# Work instructions
Check each line of the records below for the word "this" and copy those where it appears.

# Exercise inputs
════════════════
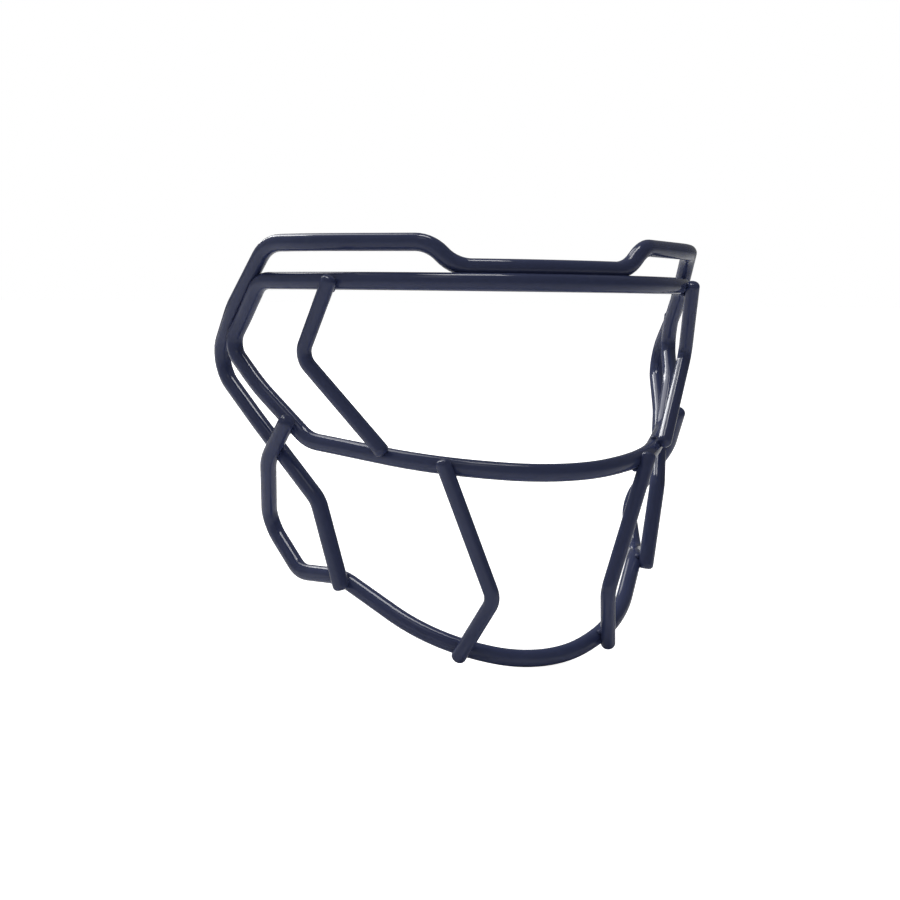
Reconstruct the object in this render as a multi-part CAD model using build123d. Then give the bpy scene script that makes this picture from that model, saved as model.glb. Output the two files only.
════════════════
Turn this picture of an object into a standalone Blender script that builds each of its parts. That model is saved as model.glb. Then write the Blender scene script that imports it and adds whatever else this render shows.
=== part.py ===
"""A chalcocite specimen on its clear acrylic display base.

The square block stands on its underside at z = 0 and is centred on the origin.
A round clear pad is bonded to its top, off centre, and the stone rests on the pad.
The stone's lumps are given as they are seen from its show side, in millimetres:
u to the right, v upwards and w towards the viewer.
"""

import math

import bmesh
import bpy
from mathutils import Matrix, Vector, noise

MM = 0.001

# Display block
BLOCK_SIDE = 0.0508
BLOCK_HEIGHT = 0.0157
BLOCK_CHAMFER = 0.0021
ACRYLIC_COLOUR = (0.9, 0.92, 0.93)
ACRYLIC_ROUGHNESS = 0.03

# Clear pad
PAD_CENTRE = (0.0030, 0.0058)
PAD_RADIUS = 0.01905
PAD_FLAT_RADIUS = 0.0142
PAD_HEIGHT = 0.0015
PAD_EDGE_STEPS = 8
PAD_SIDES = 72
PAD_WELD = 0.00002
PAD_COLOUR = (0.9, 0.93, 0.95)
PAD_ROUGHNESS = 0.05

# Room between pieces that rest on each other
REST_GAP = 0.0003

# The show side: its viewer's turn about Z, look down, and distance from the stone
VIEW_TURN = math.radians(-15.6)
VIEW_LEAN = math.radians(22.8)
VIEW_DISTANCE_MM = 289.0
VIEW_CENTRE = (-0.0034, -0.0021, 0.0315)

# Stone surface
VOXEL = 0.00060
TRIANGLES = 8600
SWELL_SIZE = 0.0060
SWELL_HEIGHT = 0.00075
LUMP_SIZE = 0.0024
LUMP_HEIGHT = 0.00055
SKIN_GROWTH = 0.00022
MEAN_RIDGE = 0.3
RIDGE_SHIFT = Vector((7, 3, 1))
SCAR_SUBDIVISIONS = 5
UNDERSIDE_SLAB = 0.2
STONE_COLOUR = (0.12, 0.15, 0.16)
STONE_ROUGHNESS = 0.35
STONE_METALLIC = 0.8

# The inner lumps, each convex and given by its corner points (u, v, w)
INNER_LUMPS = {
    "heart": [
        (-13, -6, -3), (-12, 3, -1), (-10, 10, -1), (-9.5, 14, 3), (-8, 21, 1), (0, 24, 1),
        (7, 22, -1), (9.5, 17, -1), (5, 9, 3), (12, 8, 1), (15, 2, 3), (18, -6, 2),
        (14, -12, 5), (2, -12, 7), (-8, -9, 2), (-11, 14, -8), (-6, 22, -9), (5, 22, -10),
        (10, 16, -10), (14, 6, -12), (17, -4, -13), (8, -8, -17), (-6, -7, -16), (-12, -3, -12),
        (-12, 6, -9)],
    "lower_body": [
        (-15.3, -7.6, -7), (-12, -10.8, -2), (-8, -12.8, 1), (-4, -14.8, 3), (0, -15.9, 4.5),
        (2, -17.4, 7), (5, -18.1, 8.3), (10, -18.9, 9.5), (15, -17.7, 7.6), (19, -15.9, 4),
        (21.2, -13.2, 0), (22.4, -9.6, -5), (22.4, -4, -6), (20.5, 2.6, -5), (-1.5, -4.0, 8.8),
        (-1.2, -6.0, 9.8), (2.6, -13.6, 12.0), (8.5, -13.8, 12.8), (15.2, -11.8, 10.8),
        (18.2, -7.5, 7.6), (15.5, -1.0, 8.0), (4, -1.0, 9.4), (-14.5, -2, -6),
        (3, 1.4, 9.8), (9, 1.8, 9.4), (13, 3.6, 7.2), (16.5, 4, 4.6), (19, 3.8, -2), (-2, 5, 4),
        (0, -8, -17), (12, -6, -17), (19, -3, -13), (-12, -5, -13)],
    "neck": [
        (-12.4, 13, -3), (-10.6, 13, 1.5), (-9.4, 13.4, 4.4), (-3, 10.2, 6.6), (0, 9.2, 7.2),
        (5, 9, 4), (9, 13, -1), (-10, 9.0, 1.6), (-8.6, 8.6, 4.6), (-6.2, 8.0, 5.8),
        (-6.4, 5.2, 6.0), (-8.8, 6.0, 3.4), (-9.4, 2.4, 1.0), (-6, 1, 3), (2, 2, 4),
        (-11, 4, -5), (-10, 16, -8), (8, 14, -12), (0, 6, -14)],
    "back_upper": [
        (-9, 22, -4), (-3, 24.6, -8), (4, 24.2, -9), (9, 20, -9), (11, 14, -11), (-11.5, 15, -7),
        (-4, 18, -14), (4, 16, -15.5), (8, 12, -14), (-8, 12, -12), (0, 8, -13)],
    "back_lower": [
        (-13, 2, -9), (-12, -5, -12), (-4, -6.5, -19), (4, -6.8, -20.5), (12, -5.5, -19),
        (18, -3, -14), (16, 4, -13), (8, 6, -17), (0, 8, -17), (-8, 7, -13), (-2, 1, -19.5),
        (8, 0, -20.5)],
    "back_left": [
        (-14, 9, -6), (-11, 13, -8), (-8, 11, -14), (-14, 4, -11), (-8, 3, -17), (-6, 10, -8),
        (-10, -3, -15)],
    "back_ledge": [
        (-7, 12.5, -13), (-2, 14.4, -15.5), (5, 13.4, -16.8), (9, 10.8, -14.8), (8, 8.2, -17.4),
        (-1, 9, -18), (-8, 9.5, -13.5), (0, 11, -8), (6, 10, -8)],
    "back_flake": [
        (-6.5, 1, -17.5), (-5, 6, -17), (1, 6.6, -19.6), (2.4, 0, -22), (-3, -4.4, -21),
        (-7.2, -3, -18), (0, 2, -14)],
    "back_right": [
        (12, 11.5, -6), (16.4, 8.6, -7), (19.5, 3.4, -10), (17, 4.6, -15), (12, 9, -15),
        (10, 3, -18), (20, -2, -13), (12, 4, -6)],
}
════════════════
# Answer to the exercise
Reconstruct the object in this render as a multi-part CAD model using build123d. Then give the bpy scene script that makes this picture from that model, saved as model.glb. Output the two files only.
Turn this picture of an object into a standalone Blender script that builds each of its parts. That model is saved as model.glb. Then write the Blender scene script that imports it and adds whatever else this render shows.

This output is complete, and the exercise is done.